Comment 15 Fedora Update System 2013-08-15 03:05:40 UTC
Package yum-3.4.3-106.fc19:
* should fix your issue,
* was pushed to the Fedora 19 testing repository,
* should be available at your local mirror within two days.
Update it with:
# su -c 'yum update --enablerepo=updates-testing yum-3.4.3-106.fc19'
as soon as you are able to.
Please go to the following url:
https://admin.fedoraproject.org/updates/FEDORA-2013-14811/yum-3.4.3-106.fc19
then log in and leave karma (feedback).

Comment 16 Stan King 2013-08-15 03:17:22 UTC
Zdeněk, I gave the yum-3.4.3-106 version a couple tries, by manually installing it before it was pushed.  I agree with Kamil and Adam that it seems much better.

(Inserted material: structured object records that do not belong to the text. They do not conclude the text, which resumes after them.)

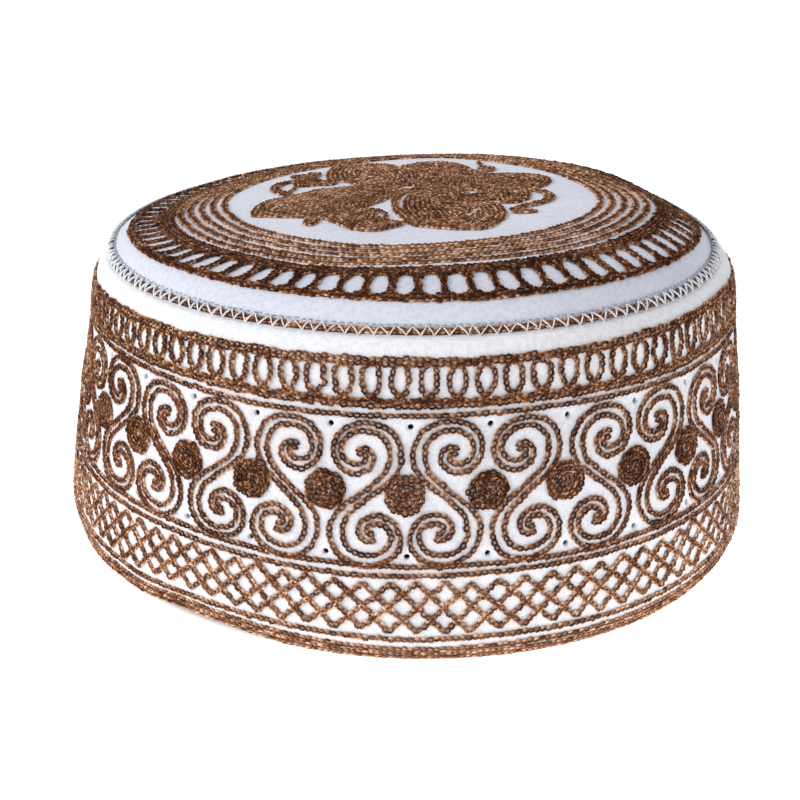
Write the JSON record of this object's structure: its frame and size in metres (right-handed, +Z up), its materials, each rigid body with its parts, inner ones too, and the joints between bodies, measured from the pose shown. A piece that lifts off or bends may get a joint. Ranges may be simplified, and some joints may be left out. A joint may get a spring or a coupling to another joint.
{
  "type": "prayer cap",
  "caption": "Round brimless cloth prayer cap: flared side band, low domed crown and a corded seam between them, chain-stitched all over.",
  "frame": {"origin": "middle of the rim, on the plane that the cap rests on", "axes": "+Z up through the crown, -Y towards the viewer of the picture, +X to the picture's right"},
  "size_m": [0.1894, 0.1894, 0.0854],
  "materials": {
    "white_cloth": "fine plain-woven cotton, slightly cool white, matte",
    "brown_thread": "twisted embroidery thread, mid brown with a soft sheen",
    "white_thread": "fine sewing thread, white, matte"
  },
  "bodies": {
    "root": {"side_wall": "white_cloth", "crown": "white_cloth", "seam_cord": "brown_thread"}
  },
  "joints": []
}
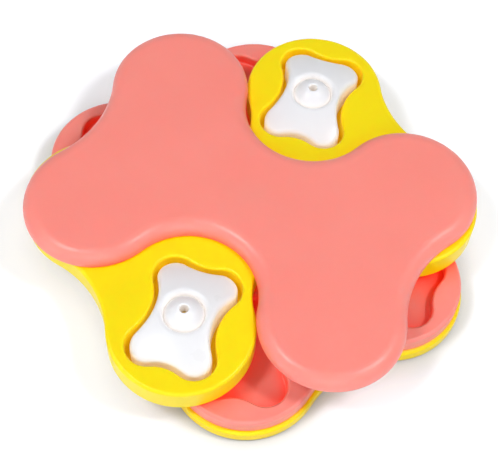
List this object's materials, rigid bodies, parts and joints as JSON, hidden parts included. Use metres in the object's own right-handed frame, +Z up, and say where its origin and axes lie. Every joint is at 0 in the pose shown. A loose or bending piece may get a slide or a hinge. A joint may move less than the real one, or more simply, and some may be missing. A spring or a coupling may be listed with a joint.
{
  "type": "dog puzzle feeder toy",
  "caption": "Lobed pet puzzle feeder: a footed base, two trays with bone-shaped treat pockets, a plain lid, all turning on one spindle, and two lift-out bones that lock the lid.",
  "frame": {"origin": "on the spindle's axis, on the surface that the feet stand on", "axes": "+Z up along the spindle; -Y towards the near bone, with the lid's long axis at 154 degrees from +X"},
  "size_m": [0.2648, 0.269, 0.0474],
  "materials": {
    "yellow_plastic": "satin-gloss moulded ABS, yellow",
    "coral_plastic": "satin-gloss moulded ABS, coral",
    "white_plastic": "satin-gloss moulded ABS, white",
    "natural_nylon": "natural nylon, turned",
    "grey_rubber": "matt moulded rubber",
    "steel": "plated steel"
  },
  "bodies": {
    "base": {"base_shell": "yellow_plastic", "base_cover": "yellow_plastic", "base_screws": "steel", "base_bush": "natural_nylon", "base_glide_washer": "natural_nylon", "foot_1": "grey_rubber", "foot_2": "grey_rubber", "foot_3": "grey_rubber", "foot_4": "grey_rubber"},
    "lower_tray": {"lower_tray_shell": "coral_plastic", "lower_tray_cover": "coral_plastic", "lower_tray_screws": "steel", "lower_tray_bush": "natural_nylon", "lower_tray_glide_washer": "natural_nylon"},
    "upper_tray": {"upper_tray_shell": "yellow_plastic", "upper_tray_cover": "yellow_plastic", "upper_tray_screws": "steel", "upper_tray_bush": "natural_nylon", "upper_tray_glide_washer": "natural_nylon"},
    "lid": {"lid_shell": "coral_plastic", "lid_cover": "coral_plastic", "lid_screws": "steel", "spindle": "steel", "retaining_washer": "steel", "spindle_screw": "steel"},
    "bone_1": {"bone_1": "white_plastic"},
    "bone_2": {"bone_2": "white_plastic"}
  },
  "joints": [
    {"name": "lower_tray_spin", "type": "hinge", "parent": "base", "child": "lower_tray", "pos_m": [0, 0, 0], "axis": [0, 0, 1], "continuous": true},
    {"name": "upper_tray_spin", "type": "hinge", "parent": "base", "child": "upper_tray", "pos_m": [0, 0, 0], "axis": [0, 0, 1], "continuous": true},
    {"name": "lid_turn", "type": "hinge", "parent": "upper_tray", "child": "lid", "pos_m": [0, 0, 0], "axis": [0, 0, 1], "range_deg": [-10, 11.5]},
    {"name": "bone_1_lift", "type": "slide", "parent": "upper_tray", "child": "bone_1", "axis": [0, 0, 1], "range_m": [0, 0.04]},
    {"name": "bone_2_lift", "type": "slide", "parent": "upper_tray", "child": "bone_2", "axis": [0, 0, 1], "range_m": [0, 0.04]}
  ]
}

However, it reminded me of another of something else that seems unusual and may be related.  It appears to start running "applydeltarpm" concurrent with the downloads.  Then, when the downloads finish, the progress indicator begins at zero.  Has it thrown away the results of any progress it made applying delta RPM's during the download, or does it just seem that way?

In Fedora 18 and earlier, the progress indicator was generally non-zero after the download completed, giving one the confidence it had overlapped the downloading and the application of deltas.  Now it appears as if it's starting over.

By the way, I'd like to congratulate you and whoever else developed this feature, as it's one of the few routine activities that drives all the CPU's cores like they were meant to be driven.

Comment 17 Zdeněk Pavlas 2013-08-15 07:52:11 UTC
> Then, when the downloads finish, the progress indicator begins at zero.  Has it thrown away the results of any progress it made applying delta RPM's during the download, or does it just seem that way?

Delta rebuilds that have already finished while downloading are not included in the "finishing delta rebuilds" progress bar's total, so it starts from zero (the #packages reported in the "finishing" message is usually smaller than the total number of drpms downloaded).  It's intentional (not sure if actually "right" or "better").. But I'm sure there were no changes in this code since F18.

Comment 18 Fedora Update System 2013-08-15 23:29:46 UTC
yum-3.4.3-106.fc19 has been pushed to the Fedora 19 stable repository.  If problems still persist, please make note of it in this bug report.

Comment 19 Stan King 2013-08-15 23:38:37 UTC
(In reply to Zdeněk Pavlas from comment #17)
> > Then, when the downloads finish, the progress indicator begins at zero.  Has it thrown away the results of any progress it made applying delta RPM's during the download, or does it just seem that way?
> 
> Delta rebuilds that have already finished while downloading are not included
> in the "finishing delta rebuilds" progress bar's total, so it starts from
> zero (the #packages reported in the "finishing" message is usually smaller
> than the total number of drpms downloaded).  It's intentional (not sure if
> actually "right" or "better").. But I'm sure there were no changes in this
> code since F18.

No changes except that now it mixes the downloading of delta RPMs and straight RPMs.  Perhaps that new section is passing a different value along to the unchanged section.